LA SCÈNE ET LES AUTRES

M Sayyid : Avec APC, on n'était pas vraiment backpack ; disons qu'une partie seulement des backpackers nous aimait bien. Mais je me souviens bien de notre premier passage à Paris en 2000. On était de passage et on essayait de vendre la mixtape que l'on avait faite spécialement pour notre tournée en Europe dans des magasins hip-hop locaux. Et là, on s'est rendu compte que tous les mecs des shops haïssaient APC, littéralement. Ils ne juraient que par les boucles jazzy des rappeurs traditionnels, des rappeurs Fat Beats. Demande à Para ou Tekilatex [de TTC], tu verras. C'étaient les gens qui écoutaient de la musique électronique qui venaient alors aux concerts d'Antipop Consortium – pas du tout la scène backpack locale.

Sylvain Bertot : À New York, on pouvait parler de scène. Tous ces gens, Company Flow et les amis qu'ils avaient sur la Côte Est, de Philadelphie à Boston, étaient connectés. Ils avaient leur figure de proue, Bobbito Garcia, leurs ondes, leurs lieux de rendez-vous – le disquaire Fat Beats, notamment. Ils commençaient à être visibles dans des médias plus larges, comme The Source.
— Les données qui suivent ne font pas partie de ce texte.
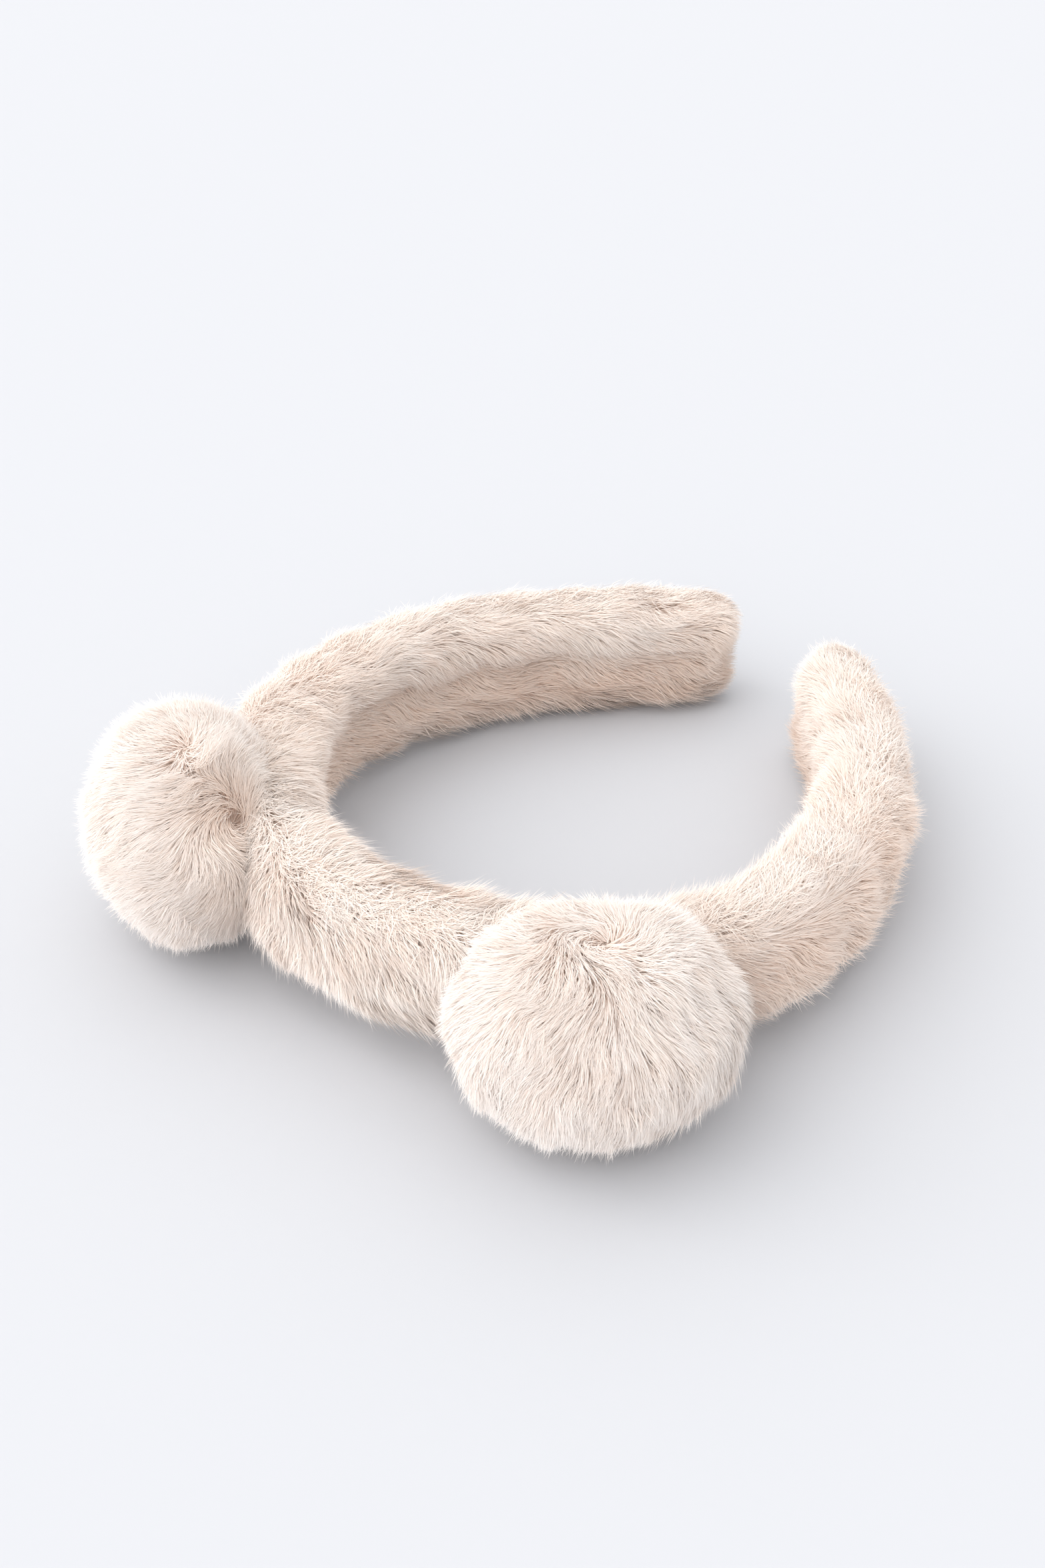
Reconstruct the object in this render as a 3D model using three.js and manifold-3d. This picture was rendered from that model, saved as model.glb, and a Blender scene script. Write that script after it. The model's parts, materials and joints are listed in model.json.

Mais il serait difficile de dénombrer les fans, surtout vu de France. Quoiqu'il arrive, on n'était pas sur des ventes extraordinaires : quelques milliers pour les disques qui cartonnaient, tout au plus. Quant à la France… Tout cela était loin. Les seuls médias qui ont parlé un peu de Company Flow ou de leurs homologues de la côte Ouest comme les gens du label Solesides, ce sont davantage des magazines indie rock comme Les Inrocks ou Magic, que leurs homologues rap (la presse papier rap française a longtemps été plutôt pauvre), et je ne suis pas certain qu'ils aient beaucoup intéressé leurs lecteurs fans de rock. Côté rap, seul l'éphémère magazine Real en a parlé un peu. Tout le reste se passait sur Internet. La scène rap indé en France n'a existé que sur Internet, à ma connaissance.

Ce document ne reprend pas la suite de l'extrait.